C’est pourquoi je crois aussi que toute cette plainte que vous portez contre les religions positives n’est pas de votre part chose sérieuse ; ce n’est sans doute qu’un [269] jugement préconçu, car vous êtes beaucoup trop insoucieux de la chose pour être autorisés à juger ainsi. Vous ne vous êtes sans doute jamais sentis appelés à vous attacher étroitement aux quelques rares êtres religieux que vous pouvez peut-être rencontrer — et qui sont pourtant toujours attirants et dignes d’affection — en vue de les étudier plus exactement, disons à l’aide du microscope de l’amitié, ou tout au moins de la connaissance plus intime qui ressemble à l’amitié, et de voir comment ces êtres sont organisés pour l’Univers et par lui.
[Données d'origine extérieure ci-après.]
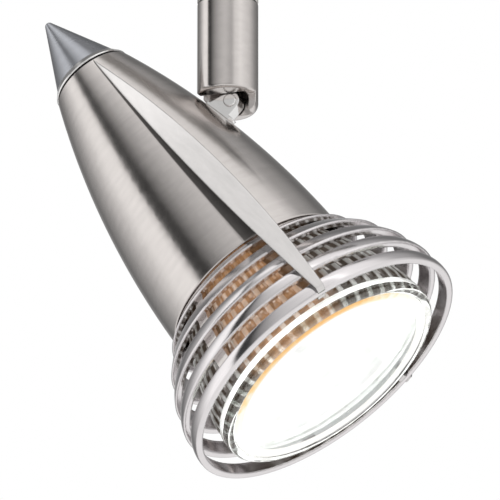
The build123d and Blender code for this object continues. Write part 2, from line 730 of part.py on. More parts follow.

Moi qui les ai observés attentivement, qui les recherche avec autant d’application et les examine avec le même soin religieux que vous vouez aux singularités de la nature, la question s’est souvent posée à mon esprit s’il ne suffirait pas déjà, pour vous conduire à la religion, que vous prissiez garde avec quelle toute puissance la Divinité agit dans la partie de l’âme qu’elle habite le plus volontiers, où elle se manifeste dans ses interventions directes et se contemple elle-même, et se construit là son sanctuaire le plus sacré, de façon qu’il lui appartienne entièrement, distinct et séparé de tout ce qui, dans l’homme, a été construit et façonné d’autre manière ; de telle sorte que vous vissiez comme la Divinité fait éclater là sa magnificence dans la richesse de l’inépuisable diversité de ses formes[1]. Quant à moi du moins, je suis toujours de nouveau étonné des nombreuses formations remarquables qui se manifestent dans le domaine [270] si peu peuplé de la religion, des différences qui s’établissent

  1. Tout ce passage est de ceux où Schleiermacher est le plus près d’attribuer, sans paraître s’en rendre compte, au divin tel qu’il le conçoit, une sorte de personnalité.